#### [TASK BRIEF]
Repeat exactly, and only, the lines from the one that contains "bpy.data.objects.remove(obj)" through the one that contains "from mathutils import Vector", both ends included.

#### [RECORDED INFORMATION]

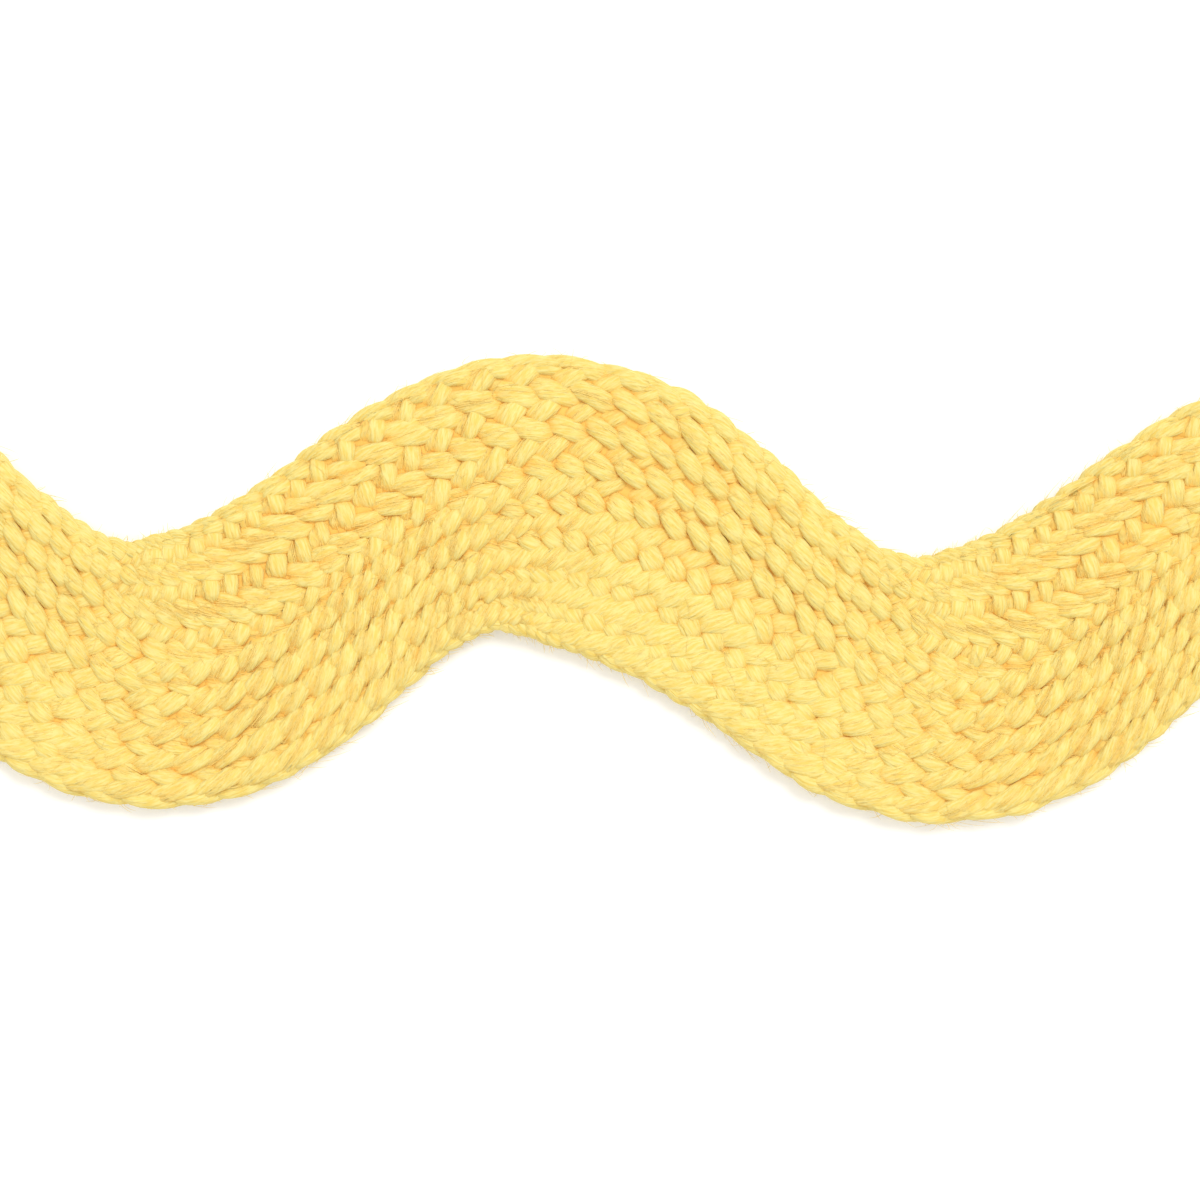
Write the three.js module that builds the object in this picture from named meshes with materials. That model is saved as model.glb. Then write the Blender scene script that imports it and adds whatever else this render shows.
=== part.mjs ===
// A cut length of ric rac: one flat cotton braid whose edges wave from side to side.
// Millimetres, +X along the length, +Y across it, +Z up, lying on Z = 0.
import * as THREE from 'three';

// Driving dimensions, in millimetres
const WAVES = 3;                 // whole waves in the cut length
const WAVE_ARC = 47.4;           // length of one wave along the middle of the braid
const BRAID_WIDTH = 14.1;        // mean width, square to the middle line
const THICKNESS = 2.0;           // over the tops of the ribs
const YARNS = 33;                // yarns in the braid, and so rows of crossings across it
const ROWS_PER_RIB = 4;          // each yarn goes over two and under two, which makes one rib
const FIRST_RIB = 1.5;           // ribs are highest one row above it on rising slopes, or below
const RIB_RELIEF = 0.3;          // how deep the grooves lie between the plump ribs
const FLOAT_RELIEF = 0.14;       // how deep they lie where the level yarns float

// The middle line's direction: a main swing up and down, and what makes it uneven, in degrees
const SWING = 38.9;
const MEAN_LEAN = 0.15;
const SKEW = { sine: 0.8, cosine: -2.2 };        // twice a wave
const FLATTER_SLOPES = { sine: 1.7, cosine: 0.8 };  // three times a wave

// The braid is wider just before each bend and narrower on the slopes
const WIDTH_SWELL = { size: 0.94, lag: 0.82 };   // twice a wave: millimetres, radians
const WIDTH_DRIFT = -0.4;                        // once a wave, millimetres

// The rows lie close in one half and wide in the other, and change halves on each slope
const CROWDED_SHARE = 0.65;      // of the rows lie in the crowded half, plus or minus the drift
const SHARE_DRIFT = 0.11;        // more of them lie below on both kinds of slope
const KINK_PLACE = 0.15;         // where the halves meet: 0 is the middle line, 1 the upper edge
const KINK_SOFTNESS = 0.05;      // share of the rows over which the spacing changes
const SOFTENING = [-1, -0.5, 0, 0.5, 1];  // places in that share that are averaged
const OPEN_BEND = 0.3;           // how much the open half closes up towards its edge
const TURN_ROUNDING = 0.993;     // how rounded the yarns' turns at the edges are: 1 is sharp

// How the side is rounded, as a rope of turning yarns: from the underside to the upper side
const SIDE = [
  { inset: 0.6, height: 0 },
  { inset: 0.16, height: 0.34 },
  { inset: 0, height: 0.9 },
  { inset: 0.14, height: 1.4 },
  { inset: 0.4, height: 1.78 },
];

// Mesh steps
const STEPS_PER_WAVE = 24;
const POINTS_ACROSS = 41;
const WALK_STEPS_PER_WAVE = 240;  // fine steps that find the middle line

const TURN = 2 * Math.PI;

// The phase counts waves in radians: low points at 0 and 2 pi, high points at pi
function heading(phase) {
  const degrees = MEAN_LEAN
    + SWING * Math.sin(phase)
    + SKEW.sine * Math.sin(2 * phase)
    + SKEW.cosine * Math.cos(2 * phase)
    + FLATTER_SLOPES.sine * Math.sin(3 * phase)
    + FLATTER_SLOPES.cosine * Math.cos(3 * phase);
  return THREE.MathUtils.degToRad(degrees);
}

function braidWidth(phase) {
  return BRAID_WIDTH
    + WIDTH_SWELL.size * Math.cos(2 * phase - WIDTH_SWELL.lag)
    + WIDTH_DRIFT * Math.cos(phase);
}

// Walks along the middle line and keeps a point at each mesh step
function middleLine() {
  const fineSteps = WAVES * WALK_STEPS_PER_WAVE;
  const keepEvery = WALK_STEPS_PER_WAVE / STEPS_PER_WAVE;
  const step = WAVE_ARC / WALK_STEPS_PER_WAVE;
  const startPhase = Math.PI - WAVES * Math.PI;
  const points = [];
  let x = 0;
  let y = 0;
  for (let i = 0; i <= fineSteps; i += 1) {
    const phase = startPhase + TURN * i / WALK_STEPS_PER_WAVE;
    if (i % keepEvery === 0) {
      points.push({ x, y, phase });
    }
    const middlePhase = phase + TURN / WALK_STEPS_PER_WAVE / 2;
    x += step * Math.cos(heading(middlePhase));
    y += step * Math.sin(heading(middlePhase));
  }
  return points;
}

// How far from the line where the halves meet, for a share of the rows in one half
function placeInHalf(share, openness) {
  const bend = OPEN_BEND * openness;
  return (1 - bend) * share + bend * Math.sin(share * TURN / 4);
}

function sharpPlace(rows, phase) {
  const rise = Math.sin(phase);
  const below = 0.5 + (CROWDED_SHARE - 0.5) * rise + SHARE_DRIFT;
  if (rows < below) {
    return KINK_PLACE - (1 + KINK_PLACE) * placeInHalf(1 - rows / below, (1 - rise) / 2);
  }
  return KINK_PLACE + (1 - KINK_PLACE) * placeInHalf((rows - below) / (1 - below), (1 + rise) / 2);
}

// Where a row lies, from -1 at the lower edge to 1 at the upper one; row counts from 0 to YARNS
function rowPlace(row, phase) {
  const turned = Math.asin(TURN_ROUNDING * Math.sin(Math.PI * (row / YARNS - 0.5)));
  const rows = 0.5 + 0.5 * turned / Math.asin(TURN_ROUNDING);
  const reach = Math.min(KINK_SOFTNESS, rows, 1 - rows);
  let total = 0;
  for (const offset of SOFTENING) {
    total += sharpPlace(rows + offset * reach, phase);
  }
  return total / SOFTENING.length;
}

// 1 in the crowded half, where the ribs stand out, and 0 in the other
function plumpness(phase, across) {
  return THREE.MathUtils.smoothstep(-Math.sin(phase) * across, -0.2, 0.2);
}

// Height of the upper face on a row: yarns that climb make the ribs on rising slopes, and yarns
// that come down make them on falling ones, so the ribs change places at each bend
function faceHeight(phase, row) {
  const plump = plumpness(phase, rowPlace(row, phase));
  const relief = THREE.MathUtils.lerp(FLOAT_RELIEF, RIB_RELIEF, plump);
  const ribPhase = TURN * (row - FIRST_RIB) / ROWS_PER_RIB;
  return THICKNESS - relief * (0.5 - 0.5 * Math.sin(phase) * Math.sin(ribPhase));
}

// One closed section, from the lower left round the left side, over the top and down the right
function section(phase) {
  const half = braidWidth(phase) / 2;
  const lastInset = SIDE[SIDE.length - 1].inset;
  const points = SIDE.map((row) => ({ v: row.inset - half, z: row.height }));
  for (let i = 1; i < POINTS_ACROSS - 1; i += 1) {
    const row = YARNS * i / (POINTS_ACROSS - 1);
    points.push({ v: (half - lastInset) * rowPlace(row, phase), z: faceHeight(phase, row) });
  }
  for (const row of [...SIDE].reverse()) {
    points.push({ v: half - row.inset, z: row.height });
  }
  return points;
}

function braidGeometry() {
  const stations = middleLine();
  const middle = stations[Math.floor(stations.length / 2)];
  const positions = [];
  const indices = [];
  let ring = 0;
  for (const station of stations) {
    const along = heading(station.phase);
    const points = section(station.phase);
    ring = points.length;
    for (const point of points) {
      const x = station.x - middle.x - point.v * Math.sin(along);
      const y = station.y - middle.y + point.v * Math.cos(along);
      positions.push(x, y, point.z);
    }
  }
  for (let s = 0; s < stations.length - 1; s += 1) {
    for (let k = 0; k < ring; k += 1) {
      const next = (k + 1) % ring;
      const a = s * ring + k;
      const b = s * ring + next;
      const c = a + ring;
      const d = b + ring;
      indices.push(a, c, b, b, c, d);
    }
  }
  const outline = section(stations[0].phase).map((p) => new THREE.Vector2(p.v, p.z));
  const lastRing = (stations.length - 1) * ring;
  for (const [i, j, k] of THREE.ShapeUtils.triangulateShape(outline, [])) {
    indices.push(k, j, i);
    indices.push(lastRing + i, lastRing + j, lastRing + k);
  }
  const geometry = new THREE.BufferGeometry();
  geometry.setAttribute('position', new THREE.Float32BufferAttribute(positions, 3));
  geometry.setIndex(indices);
  return geometry;
}

// Sets the origin under the middle of the part's box
function standOnOrigin(geometry) {
  geometry.computeBoundingBox();
  const box = geometry.boundingBox;
  const middle = box.getCenter(new THREE.Vector3());
  geometry.translate(-middle.x, -middle.y, -box.min.z);
}

const yellowCotton = new THREE.MeshStandardMaterial({ color: 0xfadd7d, roughness: 0.9, metalness: 0 });

const geometry = braidGeometry();
standOnOrigin(geometry);
const braid = new THREE.Mesh(geometry, yellowCotton);
braid.name = 'ric_rac_braid';

const group = new THREE.Group();
group.add(braid);

export default group;
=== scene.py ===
# %% [markdown]
# Ric rac is a flat braid with a wavy edge. A braiding machine crosses 33 cotton yarns over and
# under each other, and each yarn runs from one edge to the other and back once in every wave.
# This lesson builds the braid the same way: it works out the path of each yarn, wraps a soft
# skin round that path, and lets the ribs, the level floats and the rope-like edges come from
# the crossings themselves.

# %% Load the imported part
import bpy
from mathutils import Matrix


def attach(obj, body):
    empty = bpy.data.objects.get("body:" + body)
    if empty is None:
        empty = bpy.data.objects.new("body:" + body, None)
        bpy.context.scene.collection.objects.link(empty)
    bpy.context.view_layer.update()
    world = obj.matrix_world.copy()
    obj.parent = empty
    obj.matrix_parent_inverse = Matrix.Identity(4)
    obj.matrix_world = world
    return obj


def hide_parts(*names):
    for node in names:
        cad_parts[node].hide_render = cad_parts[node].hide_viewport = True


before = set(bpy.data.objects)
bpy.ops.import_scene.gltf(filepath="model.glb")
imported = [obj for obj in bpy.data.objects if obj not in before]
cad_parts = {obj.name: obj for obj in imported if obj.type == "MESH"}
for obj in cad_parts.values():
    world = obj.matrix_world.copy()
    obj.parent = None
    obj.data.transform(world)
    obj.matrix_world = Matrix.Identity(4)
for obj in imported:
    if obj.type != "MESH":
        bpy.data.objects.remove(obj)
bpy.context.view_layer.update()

# %% [markdown]
# A braid has far too many points to place by hand. Numpy works out all points of a yarn at once
# from a few formulas, and bpy, which is Blender itself, turns them into meshes. One vector from
# mathutils helps to aim the lamps.

# %% Modules
import math

import bpy
import numpy as np
from mathutils import Vector

# %% [markdown]
# All lengths below are real millimetres, and one constant turns them into Blender's metres.
# The middle line of the braid is described by its direction, because a wave like this one is
# easier to state as an angle that swings up and down than as a height. Two small extra swings,
# twice and three times a wave, make the slopes flatter and the bends uneven, as real ones are.

# %% The wave of the middle line
MM = 0.001                 # metres
TURN = 2 * math.pi         # radians
WAVES = 3                  # whole waves in the cut length
WAVE_ARC = 47.4            # length of one wave along the middle of the braid
CUT_LENGTH = WAVES * WAVE_ARC
BRAID_WIDTH = 14.1         # mean width, square to the middle line
SWING = 38.9               # degrees that the direction swings up and down
MEAN_LEAN = 0.15           # degrees
SKEW_SINE, SKEW_COSINE = 0.8, -2.2    # degrees, twice a wave
SLOPE_SINE, SLOPE_COSINE = 1.7, 0.8   # degrees, three times a wave
SWELL, SWELL_LAG = 0.94, 0.82         # the width, twice a wave: millimetres, radians
WIDTH_DRIFT = -0.4                    # the width, once a wave: millimetres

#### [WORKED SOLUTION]
        bpy.data.objects.remove(obj)
bpy.context.view_layer.update()

# %% [markdown]
# A braid has far too many points to place by hand. Numpy works out all points of a yarn at once
# from a few formulas, and bpy, which is Blender itself, turns them into meshes. One vector from
# mathutils helps to aim the lamps.

# %% Modules
import math

import bpy
import numpy as np
from mathutils import Vector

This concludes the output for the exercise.